Using a similar reduction, ABC-partition can be reduced to 3-partition.

=== Reduction from 4-partition to 3-partition ===
We are given an instance A of 4-partition: 4m integers, a_{1},...,a_{4m}, each of which in the range (T/3,T/5), summing up to mT. We construct an instance B of 3-partition as follows:

- For each a_{i} in A, B contains a "regular" element w_{i} = 4*(5T+a_{i})+1. All in all there are 4m regular elements, summing up to 81mT + 4m.
- For each pair of elements a_{i},a_{j} in A, B contains two "pairing" elements: u_{ij} = 4*(6T - a_{i} - a_{j})+2 and u_{ij}' = 4*(5T + a_{i} + a_{j})+2. All in all there are 4m*(4m-1) pairing elements, summing up to (88mT+16m)*(4m-1).
- Additionally, B contains 8m^{2}-3m "filler" elements, with size 20T, and total sum (8m^{2}-3m)*20T.
- All in all, B contains 24m^{2}-3m = 3(8m^{2}-m) elements, with sum (64T+4)*(8m^{2}-m).
- The threshold for the 3-partition instance is 64T+4; note that the sizes of all elements in B are in (16T+1,32T+2).

Given a 4-partition of A, we construct a 3-partition for B as follows:

- For each 4-set {a_{1},a_{2},a_{3},a_{4}} with sum T, we construct a 3-set {w_{1},w_{2},u_{12}} with sum 4*(5T+a_{1}+5T+a_{2}+6T-a_{1}-a_{2})+1+1+2=64T+4 and another 3-set {w_{3},w_{4},u_{12}'} with sum 4*(5T+a_{3}+5T+a_{4}+5T+a_{1}+a_{2})+1+1+2=64T+4. These sets contain all 4m regular elements and 2m matching pairs of pairing elements.
- From the remaining elements, we construct 3-sets {u_{ij},u_{ij}',filler} with sum 4*(6T-a_{i}-a_{j}+5T+a_{i}+a_{j}+5T)+2+2=64T+4.

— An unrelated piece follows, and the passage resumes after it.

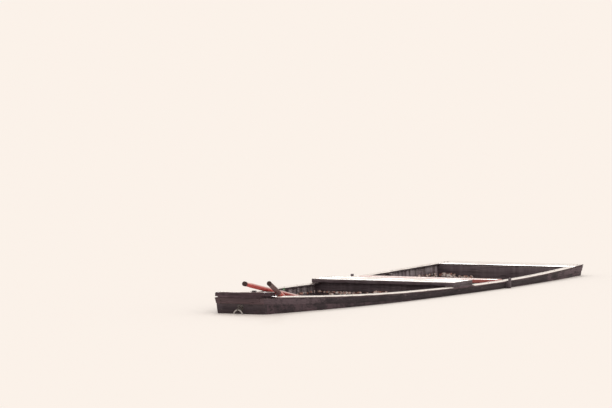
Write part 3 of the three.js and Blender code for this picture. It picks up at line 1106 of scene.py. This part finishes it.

Conversely, given a 3-partition of B, the sum of each 3-set is a multiple of 4, so it must contain either two regular items and one pairing item, or two pairing items and one filler item:

- If a 3-set contains two pairing items u_{ij}, u_{kl} and one filler item, then the sum of the two pairing items must be 44T+4 = 4*(5T+6T)+2+2, so they must have matching sizes (a_{i}+a_{j}=a_{k}+a_{l}). Therefore, by replacing as needed, we can assume that the two pairing items are in fact u_{ij} and u_{ij}'. Therefore, the remaining pairing items also consist of n matching pairs.
- Therefore, the remaining 3-sets can be partitioned into two groups: n 3-sets containing the items u_{ij}, and n 3-sets containing the items u_{ij}'. In each matching pair of 3-sets, the sum of the two pairing items u_{ij}+u_{ij}' is 44T+4, so the sum of the four regular items is 84T+4. Therefore, from the four regular items, we construct a 4-set in A, with sum T.

== Applications ==
The NP-hardness of 3-partition was used to prove the NP-hardness rectangle packing, as well as of Tetris and some other puzzles, and some job scheduling problems.